Infektionen mit Omikronvarianten bleiben oft unbemerkt

Los Angeles − Viele Erwachsene, die seropositiv für eine Infektion mit einer Omikron-Variante von SARS-CoV-2 sind, haben diese nicht mitbekommen: In einer Studie gab mehr als die Hälfte der Betroffenen an, in der jüngeren Vergangenheit keine SARS-CoV-2-Infektion gehabt zu haben.
Den Autorinnen und Autoren der Studie zufolge könnte dieses Nichtwissen erheblich zur Übertragung und Ausbreitung der Infektion beitragen. Die Untersuchung ist in JAMA Network Open (2022, DOI: 10.1001/jamanetworkopen.2022.27241) erschienen.
Das Team um die korrespondierende Autorin Susan Cheng vom Smidt Heart Institute, Cedars-Sinai Medical Center, hatte in die Studie 210 Menschen mit serologisch bestätigter Omikron-Infektion eingeschlossen. Sie entstammten einer großen Beobachtungskohorte, der medizinisches Personal und Patienten des Cedars-Sinai Medical Centers in der US-Metropole Los Angeles angehörten.

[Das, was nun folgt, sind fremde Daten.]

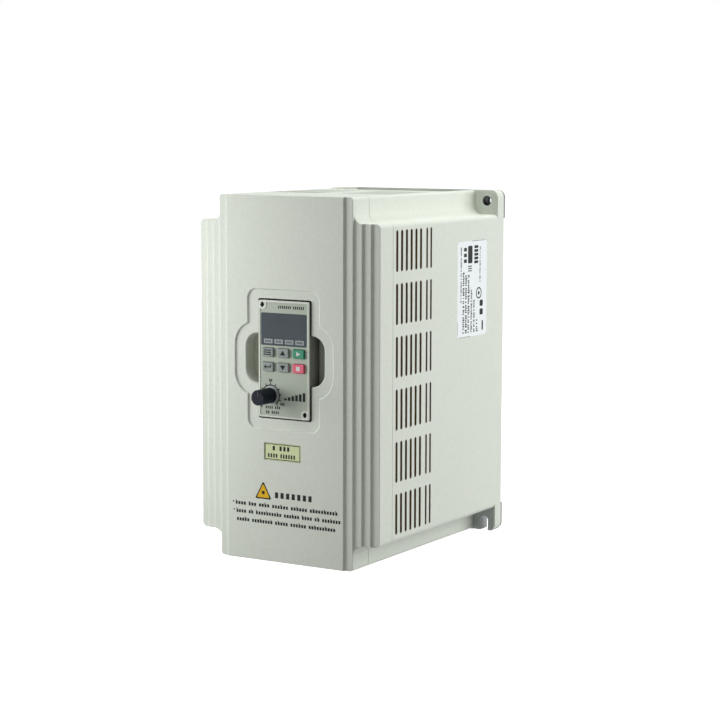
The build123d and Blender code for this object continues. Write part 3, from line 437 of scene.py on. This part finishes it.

Von ihnen lagen mindestens 2 serologische Analysen auf das Vorliegen von Immunglobulinen gerichtet gegen das Nukleokapsid von SARS-CoV-2 vor. Die erste Blutentnahme fand nach der regionalen Deltawelle (15.9.2021) und die 2. nach dem Beginn der regionalen Omikronwelle (15.12.2021) statt. Der Abstand zwischen den Blutentnahmen betrug wenigstens 1 Monat.
Außerdem hatten die Probanden an mindestens 1 Befragung zu ihrer Gesundheit innerhalb von 5 Wochen vor oder nach der 2. Blutentnahme teilgenommen. Das mediane Alter der Studienpopulation betrug 51 Jahre, die Spanne reichte von 23 bis 84 Jahren. Etwa 2/3 waren Frauen (n = 136, 65 %). Wenigstens eine COVID-19-Impfung hatten 197 Teilnehmende (94 %) vor der Serokonversion erhalten.

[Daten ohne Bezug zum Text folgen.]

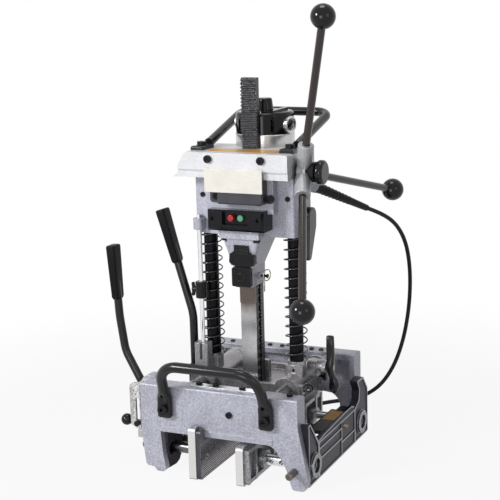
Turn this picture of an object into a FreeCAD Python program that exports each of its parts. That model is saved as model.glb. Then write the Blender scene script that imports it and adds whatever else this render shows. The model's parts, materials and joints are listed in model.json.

Nur 44 % der Teilnehmenden (n = 92) waren sich der Omikroninfektion bewusst, 56 % (n = 118) dagegen nicht. Unter letzteren berichteten 10 % (n = 12), dass sie in der Phase der Serokonversion Symptome gehabt hatten. Ursächlich dafür hielten sie jedoch gewöhnliche Erkältungen beziehungsweise Infektionen mit anderen Erregern als SARS-CoV-2.

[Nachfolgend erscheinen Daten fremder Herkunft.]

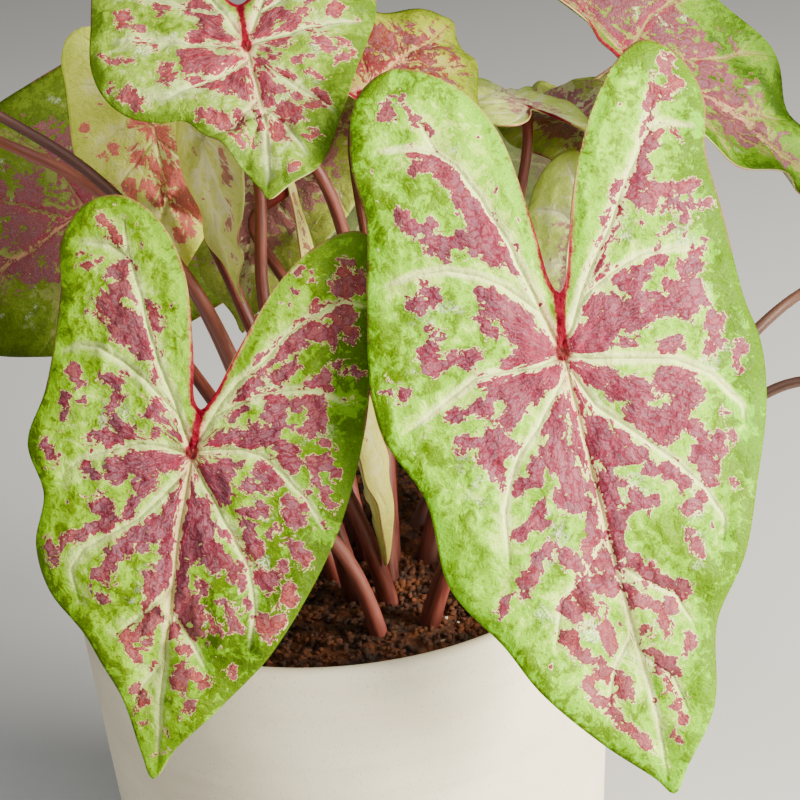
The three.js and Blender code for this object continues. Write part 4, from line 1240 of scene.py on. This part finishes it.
YOUNG_OUTLINE = [
    (0, -63), (5, -52), (11, -36), (13, -17), (8, 0), (3, 6), (0, 7), (-3, 6), (-8, 0), (-13, -17),
    (-11, -36), (-5, -52),
]
YOUNGEST_OUTLINE = [
    (0, -41), (4, -39), (6, -31), (5, -18), (2.8, -6), (2.2, 2), (0, 4), (-2.2, 2), (-2.8, -6), (-5, -18),
    (-6, -31), (-4, -39),
]

# The young look is pale yellow of its own, lifted further towards white as painted light.
add_look("young", reach=0.35, amount=-0.6, thin=0.3, flush=0.0,
         rim="#f0ec84", patch="#e4e470", pale="#fcf6b0", vein="#fcf6bc", edge="#f6e4ac",
         pink="#cc9074", net="#b8785c", warm="#d0926c", hair="#d4c87c")
add_leaf(8, "young_hanging", (2, -35, 218), 73, 77, 0, "young", (14, -35), [(4, -36, 180)],
         outline=YOUNG_OUTLINE, length=63, breadth=26, tip_bend=4, lobe_bend=4, fold=62, droop=8,
         wave=0.5)
add_leaf(12, "young_edge", (-6, 12, 258), 70, 82, 0, "young", (8, -10), [(-7, 4, 225)], stem=2.6,
         outline=YOUNGEST_OUTLINE, length=40, breadth=12, tip_bend=4, lobe_bend=4, fold=30, droop=8,
         wave=0)


# ---------------------------------------------------------------- leaves behind on the right
# Four leaves of the middle and the right show between the front ones, and the
# large salmon one leans out at the top right with painted shade in dark green along two fold lines.

# Two fold lines on the salmon leaf: painted shade darkens them to deep green, and the blotches keep clear of
# them.
TOP_RIGHT_FOLDS = [
    ((24, -23), (22, -30), (19, -37), (18, -48), (17, -60)),
    ((7, -24), (12, -32), (9, -40)),
]
TOP_RIGHT_FOLD_SHADE = [(1, 5, *TOP_RIGHT_FOLDS[0]), (1, 4, *TOP_RIGHT_FOLDS[1])]
TOP_RIGHT_CLEARS = [(1.5, *TOP_RIGHT_FOLDS[0]), (1, *TOP_RIGHT_FOLDS[1])]

add_look("warm", reach=0.72, amount=0.5,
         rim="#808c1e", patch="#647610", pale="#949040", vein="#908040", edge="#8e6c3c",
         pink="#6e2e26", net="#5c2016", warm="#78382a", hair="#807438")
add_look("pale", reach=0.36, amount=-0.8, thin=0.15,
         rim="#dcec74", patch="#c8de58", pale="#f6fab0", vein="#fafabe", edge="#f8f0bc",
         pink="#d8a492", net="#cc9080", warm="#dca890", hair="#c4c47c")
add_look("salmon", reach=0.66, amount=0.2,
         rim="#5c8412", patch="#3c5c08", pale="#868c42", vein="#8e804e", edge="#8c764a",
         pink="#703e44", net="#642e34", warm="#78484a", hair="#80704a")
add_leaf(9, "back_centre", (18, 20, 283), 148, -10, 33, "warm", (15, -9), [(17, 10, 220)],
         length=62, breadth=84, lobes=(0.75, 0.5), tip_bend=10, lobe_bend=40)
add_leaf(10, "back_right_small", (70, 62, 263), 190, 6, 10, "pale", (26, -12), [(52, 24, 205)],
         length=58, breadth=42, tip_bend=0, lobe_bend=0, fold=0, droop=16)
add_leaf(11, "back_right_high", (87, 84, 251), 208, 0, -16, "faded_and_lit", (33, -2), [(60, 40, 200)],
         length=56, breadth=46, lobe_bend=6, fold=20)
add_leaf(13, "behind_notch", (83, 10, 227), -28, 52, 12, "pale", (37, -13),
         [(60, 16, 180), (72, 30, 206)], length=58, breadth=66, lobes=(1, 0.8))
add_leaf(14, "top_right", (102, 55, 279), 82, 30, 20, "salmon", (36, -24),
         [(92, -24, 198), (117, 2, 230), (106, 34, 254)],
         length=83, breadth=92, lobes=(0.15, 1), lobe_bend=28, droop=-33, wave=3,
         depths=TOP_RIGHT_FOLD_SHADE, clears=TOP_RIGHT_CLEARS)


# ---------------------------------------------------------------- side and rear leaves
# Two leaves spread to each side on long stalks and three fill the back of the
# crown, all of the plain green kind.

add_look("green", reach=0.6, amount=0.0,
         rim="#74a010", patch="#4f7008", pale="#a4bc54", vein="#c6d080", edge="#d8cc84",
         pink="#7c3644", net="#64182a", warm="#8c403a", hair="#8c9850")
add_leaf(15, "right_upper", (190, 38, 228), 98, 74, 0, "green", (47, -26),
         [(92, -34, 186), (138, 0, 212)], length=72, breadth=74)
add_leaf(16, "right_lower", (186, -34, 208), 48, 72, 0, "green", (37, -37),
         [(84, -42, 169), (136, -16, 194)], length=72, breadth=72)
add_leaf(17, "left_upper", (-106, -12, 316), -60, 62, 0, "green", (-1, -20),
         [(-23, -12, 204), (-37, -12, 242), (-61, -10, 275)], length=74, breadth=62)
add_leaf(18, "left_lower", (-128, 50, 292), -100, 70, 0, "green", (-12, -12),
         [(-38, 0, 236), (-63, 2, 267), (-88, 5, 282)], length=70, breadth=70)
add_leaf(19, "rear_left", (-57, 144, 218), -150, 52, 0, "green", (-2, 9), [(-18, 66, 182)],
         length=76, breadth=76)
add_leaf(20, "rear_centre", (18, 134, 232), 178, 54, 0, "green", (15, 6), [(18, 60, 190)],
         length=78, breadth=68)
add_leaf(21, "rear_right", (100, 132, 203), 146, 60, 0, "green", (24, 10), [(58, 68, 165)],
         length=72, breadth=70)


# ---------------------------------------------------------------- stalks
# Each stalk is a slender fleshy tube that rises from the soil and bends over
# under its blade: reddish brown, paler towards the top, crimson at the joint.

STALK_SIDES = 20
STALK_STEPS = 70
STALK_END_RADIUS = 1.7
STALK_END_TAPER = 0.96
STALK_RIBBING = 0.035
SLENDER = 0.85
TUBER_TOP = 114
STALK_GAP = 0.3
BLADE_GAP = 0.7
APPROACH = 16
APPROACH_RISE = 0.7
TIP_CRIMSON = "#8e1626"
# For each skin: its dark and light colour, its foot colour, darker partly as painted shade low in the crown,
# its tip colour and where that starts.
STALK_SKIN_COLORS = {
    "red": ("#561f19", "#7a3a2e", "#30140f", TIP_CRIMSON, 0.93),
    "rosy": ("#804036", "#965448", "#642a22", TIP_CRIMSON, 0.93),
    "maroon": ("#7c3c30", "#925042", "#6e2e26", "#0c0000", 0.6),
    "tan": ("#5c3c30", "#704c3e", "#381c16", TIP_CRIMSON, 0.93),
}
STALK_COLORS = {"left_upper": "maroon", "left_lower": "rosy", "front_left": "rosy",
                "right_upper": "tan", "right_lower": "tan"}


def stalk_path(leaf):
    """The middle line from the tuber to the blade's underside, and which way the blade faces."""
    normal = blade_turn(leaf)[:, 2]
    approach = normal + np.array([0, 0, APPROACH_RISE])
    approach /= np.linalg.norm(approach)
    below = np.array(leaf["at"], float) - normal * BLADE_GAP
    x, y = leaf["soil"]
    foot = [(x, y, TUBER_TOP + STALK_GAP), (x, y, SOIL_TOP)]
    points = [*foot, *leaf["via"], below - APPROACH * approach, below]
    return smooth_curve(points, False, STALK_STEPS + 1), normal


def stalk_finish(name, dark, light, foot_color_and_shade, tip_color, tip_from):
    material, recipe, shader, _ = new_finish(f"stalk_skin_{name}")
    along = recipe.attribute("stalk")
    height = recipe.parts(along)[2]
    streaks = recipe.grain(recipe.scaled(along, (0.9, 0.06, 1.0)), 1.0, 5.0, 0.6, 0.4)
    mottle = recipe.grain(recipe.scaled(along, (1.0, 0.25, 1.0)), 1.0, 3.0, 0.6)
    red = recipe.blend(recipe.step(streaks, 0.35, 0.65), dark, light)
    red = recipe.blend(recipe.step(mottle, 0.5, 0.75, 0.0, 0.6), red, dark)
    red = recipe.blend(recipe.step(height, tip_from, tip_from + 0.065, 0.0, 0.8), red, tip_color)
    # Darker towards the foot: partly the stalk's own colour, partly painted shade low in the crown.
    red = recipe.blend(recipe.step(height, 0.1, 0.32, 0.75, 0.0), red, foot_color_and_shade)
    recipe.feed(shader.inputs["Base Color"], red)
    recipe.feed(shader.inputs["Roughness"], recipe.step(streaks, 0.3, 0.7, 0.44, 0.6))
    recipe.feed(shader.inputs["Normal"], recipe.bump(streaks, 0.3, 0.0003))
    return material


STALK_SKINS = {name: stalk_finish(name, *colors) for name, colors in STALK_SKIN_COLORS.items()}


def sides_along(tangents):
    """A direction across the path at each of its points, turning as little as it can."""
    side = np.cross(tangents[0], [0.3, 1.0, 0.1])
    sides = []
    for tangent in tangents:
        side = side - tangent * (side @ tangent)
        side /= np.linalg.norm(side)
        sides.append(side)
    return sides


def grow_stalk(leaf):
    path, normal = stalk_path(leaf)
    tangents = np.gradient(path, axis=0)
    tangents /= np.linalg.norm(tangents, axis=1)[:, None]
    sides = sides_along(tangents)
    lengths = np.concatenate([[0], np.cumsum(np.linalg.norm(np.diff(path, axis=0), axis=1))])
    bm = bmesh.new()
    bmesh.ops.create_grid(bm, x_segments=STALK_SIDES, y_segments=STALK_STEPS, size=0.5)
    layer = bm.verts.layers.float_vector.new("stalk")
    # Each stalk starts its streaks at a place of its own.
    seed = 11.0 * len(leaf["name"]) + leaf["soil"][0]
    for vert in bm.verts:
        turn = math.tau * (vert.co.x + 0.5)
        step = round((vert.co.y + 0.5) * STALK_STEPS)
        share = step / STALK_STEPS
        radius = STALK_END_RADIUS + (leaf["stem"] - STALK_END_RADIUS) * (1 - share) ** 2
        radius *= 1 + STALK_RIBBING * math.sin(3 * turn + 5 * share)
        radius *= SLENDER if leaf["name"] in STALK_COLORS else 1
        if step == STALK_STEPS:
            radius *= STALK_END_TAPER
        across = sides[step]
        upward = np.cross(tangents[step], across)
        spot = path[step] + radius * (math.cos(turn) * across + math.sin(turn) * upward)
        if step == STALK_STEPS:
            # The stalk's end is cut level with the blade's underside.
            over = (spot - path[-1]) @ normal / (tangents[-1] @ normal)
            spot = spot - over * tangents[-1]
        vert[layer] = Vector((math.cos(turn) * 3 + seed, lengths[step], share))
        vert.co = Vector(spot) * MM
    bmesh.ops.remove_doubles(bm, verts=bm.verts, dist=1e-6)
    ends = [edge for edge in bm.edges if edge.is_boundary]
    bmesh.ops.holes_fill(bm, edges=ends, sides=STALK_SIDES)
    bmesh.ops.recalc_face_normals(bm, faces=bm.faces)
    skin = STALK_SKINS[STALK_COLORS.get(leaf["name"], "red")]
    stalk = new_piece(f"stalk_{leaf['name']}", bm, [skin])
    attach(stalk, "root")
    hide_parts(f"petiole_{leaf['name']}")


for leaf in LEAVES:
    grow_stalk(leaf)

In einer multivariablen Analyse stellte sich heraus, dass medizinisches Personal die Infektion eher bemerkte als Patienten (Odds Ratio [OR] 2,46; 95-%-Konfidenzintervall [KI] 1,30-4,65; p = 0,006). Ähnliches galt für Männer, die ein höheres Bewusstsein für die Infektion hatten als Frauen (OR 1,87; 95-%-KI 1,01-3,45; p = 0,05).
Höheres Alter erwies sich dagegen als ein Faktor, der damit verbunden war, dass die Infektion eher unbemerkt verlief (OR 0,78; 95-%-KI 0,64-1,00; p = 0,05). Die Forschenden vermuten, dass die relativ hohe Zahl von Menschen, die ihre Omikron-Infektion nicht erkannt hatten, abhängig von Symptomen und unterschiedlichen Gewohnheiten bei der Testung sei. Viele hätten etwa asymptomatische Verläufe gehabt.
Das höhere Bewusstsein des medizinischen Personals lasse sich wahrscheinlich nicht nur auf ein besseres Gesundheitswissen zurückführen, sondern auch auf die tägliche Testung der Angestellten.
Insgesamt zeigten die Ergebnisse, dass serologische Untersuchungen die Überwachung auf SARS-CoV-2-Infektionen unterstützen könnten, schlussfolgern die Forschenden. Gehe man davon aus, dass nicht erkannte Infektionen unter Umständen Interventionen wie Selbsttests oder Selbstisolation unterbinden, würden selbst geringe Zahlen nicht erkannter Infektionen erheblich zur Ausbreitung des Virus beitragen.
Womöglich trügen die bessere Verfügbarkeit und die vermehrte Anwendung von Schnelltests dazu bei, dass weniger Infektionen unbemerkt verliefen und sich dadurch die Ausbreitung und Übertragung der Erreger eindämmen lasse.